The sheer size of the winter storm has created chaos in the skies, and even cities that missed the storm like Beijing and Dalian are finding flights delayed and canceled as equipment has been left stranded in Changsha, Nanjing and Hefei.

In Sichuan Province, flights to eastern destinations remained delayed, but the city itself missed most of the storm’s fury and received only a dusting of snow. “It is the first time Chengdu has had snow in 15 years” said Warren Rodwell of Woccamedia. “It was more of a novelty than anything else.”

Nearly 8,000 Chinese New Year travelers were held up in Kunming according to the Kunming Daily. Rail travel in and out of the city has been affected and the city’s railway authority announced that in the coming days, train departures and arrival could be delayed even further as more winter weather approaches.

In Guangzhou, a reported 600,000 passengers were stuck at the railway station as national routes remained delayed or canceled. In Shenzhen the story was the same, with no trains moving northward from the Central Station.

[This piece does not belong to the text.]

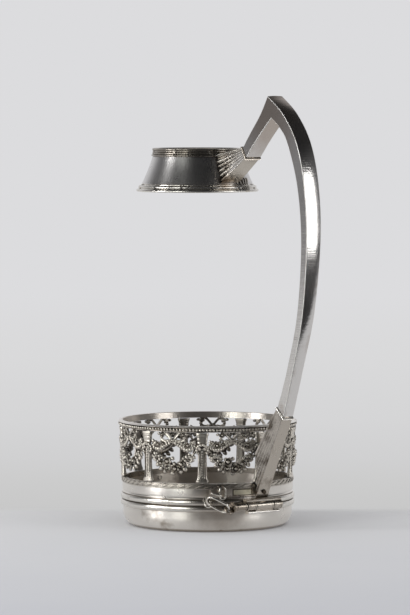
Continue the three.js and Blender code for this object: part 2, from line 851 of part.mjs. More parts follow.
// Chain: a staple on the strip, two links that hang from it, and a third on the oval ring
const stapleTurn = THREE.MathUtils.degToRad(chainAngle);
const outward = new THREE.Vector3(Math.cos(stapleTurn), Math.sin(stapleTurn), 0);
const sideways = new THREE.Vector3(Math.sin(stapleTurn), -Math.cos(stapleTurn), 0);
const upward = new THREE.Vector3(0, 0, 1);

// A direction given by its parts along outward, sideways and upward
function heading(out, aside, up) {
  return new THREE.Vector3()
    .addScaledVector(outward, out)
    .addScaledVector(sideways, aside)
    .addScaledVector(upward, up)
    .normalize();
}

const stapleFoot = outward.clone().multiplyScalar(stripOuter + seat);
stapleFoot.z = stripBottom + stripHeight / 2;
const stapleBite = 0.3; // how deep the staple's ring is let into its stud
const stapleMiddle = stapleFoot.clone().addScaledVector(outward, stapleSize / 2 + staplePost - stapleBite);
const stapleStud = new THREE.CylinderGeometry(stapleStudRadius, stapleStudRadius, staplePost, 10);
stapleStud.applyQuaternion(new THREE.Quaternion().setFromUnitVectors(new THREE.Vector3(0, 1, 0), outward));
const studMiddle = stapleFoot.clone().addScaledVector(outward, staplePost / 2);
stapleStud.translate(studMiddle.x, studMiddle.y, studMiddle.z);
place(
  "chain_staple",
  join(stapleStud, laid(oval(stapleSize, stapleSize, stapleWire), outward, upward, stapleMiddle)),
  polished,
);

// Hangs a link on the wire at hook: it lies along one direction, and across is the way of its width
function linked(name, hook, along, across, wire) {
  across.addScaledVector(along, -across.dot(along)).normalize();
  const middle = hook.clone().addScaledVector(along, linkLength / 2 - linkWire - wire / 2 - seat / 2);
  place(name, laid(oval(linkLength, linkWidth, linkWire), along, across, middle), polished);
  return middle;
}

const stapleHook = stapleMiddle.clone().addScaledVector(upward, (stapleWire - stapleSize) / 2);
const firstWay = heading(0, 0, -1);
const secondWay = heading(0.1, 0.95, 0.25);
const firstMiddle = linked("chain_link_1", stapleHook, firstWay, heading(0, 1, 0), stapleWire);
const firstEnd = firstMiddle
  .addScaledVector(firstWay, (linkLength - linkWidth) / 2)
  .addScaledVector(secondWay, (linkWidth - linkWire) / 2);
linked("chain_link_2", firstEnd, secondWay, heading(1, 0, 0), linkWire);
const ovalFar = eyePlace.clone().addScaledVector(ovalAlong, ovalLength - ovalWire);
const thirdWay = upward.clone().addScaledVector(ovalAcross, -upward.dot(ovalAcross)).normalize().negate();
const thirdAcross = new THREE.Vector3().crossVectors(thirdWay, ovalAcross);
linked("chain_link_3", ovalFar, thirdWay, thirdAcross, ovalWire);

export default holder;
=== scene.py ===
# Silver bottle holder in the Louis XVI manner, seen a little from above, with its handle to the right.
# Every length is in millimetres unless its name or comment says metres; meshes are made in metres.
import random
from functools import partial
from math import atan2, cos, pi, radians, sin

import bmesh
import bpy
from mathutils import Matrix, Vector


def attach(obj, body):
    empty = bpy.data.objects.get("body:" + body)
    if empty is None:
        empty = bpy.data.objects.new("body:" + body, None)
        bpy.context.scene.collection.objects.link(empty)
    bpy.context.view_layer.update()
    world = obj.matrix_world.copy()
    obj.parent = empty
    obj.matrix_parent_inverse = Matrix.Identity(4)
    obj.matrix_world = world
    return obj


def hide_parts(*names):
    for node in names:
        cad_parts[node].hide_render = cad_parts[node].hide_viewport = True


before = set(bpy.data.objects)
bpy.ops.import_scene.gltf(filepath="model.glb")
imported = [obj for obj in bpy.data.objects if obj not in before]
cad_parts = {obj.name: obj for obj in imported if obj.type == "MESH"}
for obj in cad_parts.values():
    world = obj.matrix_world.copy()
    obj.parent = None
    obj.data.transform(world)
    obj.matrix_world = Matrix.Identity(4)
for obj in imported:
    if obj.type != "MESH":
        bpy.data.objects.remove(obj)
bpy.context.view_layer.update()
MM = 0.001
scene = bpy.context.scene

# Camera: a long lens from 2.1 m, a little above the middle of the holder and tipped down to its foot.
# The holder stands with its handle 36.5 degrees to the right of the camera.
CAMERA_AT = (1.7045, -1.2631, 0.24536)  # metres
CAMERA_TURN = 53.5
CAMERA_DIP = 3.27276
bpy.ops.object.camera_add(location=CAMERA_AT, rotation=(radians(90 - CAMERA_DIP), 0, radians(CAMERA_TURN)))
camera = bpy.context.object
camera.data.sensor_fit = "VERTICAL"
camera.data.sensor_height = 36
camera.data.lens = 217.53
camera.data.clip_end = 20
scene.camera = camera
scene.view_settings.view_transform = "Standard"

# ways across the table, as the camera sees them
TO_CAMERA = Vector((sin(radians(CAMERA_TURN)), -cos(radians(CAMERA_TURN)), 0))
TO_RIGHT = Vector((cos(radians(CAMERA_TURN)), sin(radians(CAMERA_TURN)), 0))


# Table: a matt pale sheet of paper that ends softly just behind the holder, before a paler backdrop.
# A camera ray sees the backdrop's own tone past that line. Silver sees the sheet as far as its edges
# and then the dark floor of the room. All other rays meet a plain pale sheet.
def linear(colour):
    """An sRGB hex colour as linear red, green, blue and alpha."""
    parts = [int(colour[i : i + 2], 16) / 255 for i in (0, 2, 4)]
    return tuple(p / 12.92 if p <= 0.04045 else ((p + 0.055) / 1.055) ** 2.4 for p in parts) + (1.0,)


def add_node(tree, kind, *sources, **settings):
    """Adds a node. Sources go to its sockets in order, settings to its own fields or its sockets by name.
    A node or an output is linked, anything else is a value, and From and To are pairs of values."""
    node = tree.nodes.new("ShaderNode" + kind)
    for name, value in [*settings.items(), *enumerate(sources)]:
        socket = name.replace("_", " ") if isinstance(name, str) else name
        value = value.outputs[0] if isinstance(value, bpy.types.Node) else value
        if isinstance(name, str) and hasattr(node, name):
            setattr(node, name, value)
        elif isinstance(value, bpy.types.NodeSocket):
            tree.links.new(value, node.inputs[socket])
        elif socket in ("From", "To"):
            node.inputs[socket + " Min"].default_value, node.inputs[socket + " Max"].default_value = value
        else:
            node.inputs[socket].default_value = value
    return node


def new_material(name):
    """An empty material, and a function that adds nodes to it."""
    material = bpy.data.materials.new(name)
    material.use_nodes = True
    material.node_tree.nodes.clear()
    return material, partial(add_node, material.node_tree)


# all of these distances are in metres from the holder's axis
EDGE_BEHIND, EDGE_SOFT = 0.070, 0.012  # where the table's tone ends, seen by the camera
FRONT_EDGE, FRONT_SOFT = 0.125, 0.006  # where silver sees the sheet end, toward the camera
SIDE_EDGE, SIDE_SOFT = 1.7, 0.3  # and to either side
FRONT_SHADE_FULL, FRONT_SHADE_GONE = -0.45, 0.05  # painted shade darkens the sheet toward the camera and fades between these, going back
BACKDROP_REACH = 2.4  # the backdrop grows paler as far back as this

TABLE_TONE = linear("CDCDCF")
# the mottle's darker grey, which is also the painted shade toward the camera
MOTTLE_AND_SHADE_TONE = linear("BEBFC5")
BACKDROP_FOOT = linear("C8C8C8")
BACKDROP_TONE = linear("DCDCDE")
BACKDROP_FADE = ((0.03, "C8C8C8"), (0.10, "CCCCCC"), (0.16, "D0D0D1"), (0.28, "D5D5D6"), (0.55, "D9D9DA"))
UNSHADED_TONE = (0.58, 0.58, 0.58, 1)
UNSHADED_SHARE = 0.45
FLOOR_TONE = (1, 0.99, 1.02, 1)
FLOOR_AHEAD, FLOOR_ASIDE = 0.03, 0.19  # light of the room's floor before the table and beside it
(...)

Coming so close as it has to the Chinese New Years, a time when nearly 2.2 billion trips are made by bus, rail or air in China, the winter storm is causing many to remain stranded in limbo, uncertain of departure or arrival times. This most severally affects the low-income migrant workers of Guangdong, many who have arrived at the train station with just enough money to board a train north. They have suddenly found themselves stranded and destitute and city governments are having to scramble to provide food and shelter for the millions of passengers left waiting for trains and planes.

Of the thousands of migrant workers waiting for trains in Shenzhen and Guangzhou, many are taking everything they own with them back to their hometowns. “If and when they get out, you know that many of these people will not be back to the Pearl River Delta,” said Alberto Vettoretti, Managing Partner for Dezan Shira & Associates.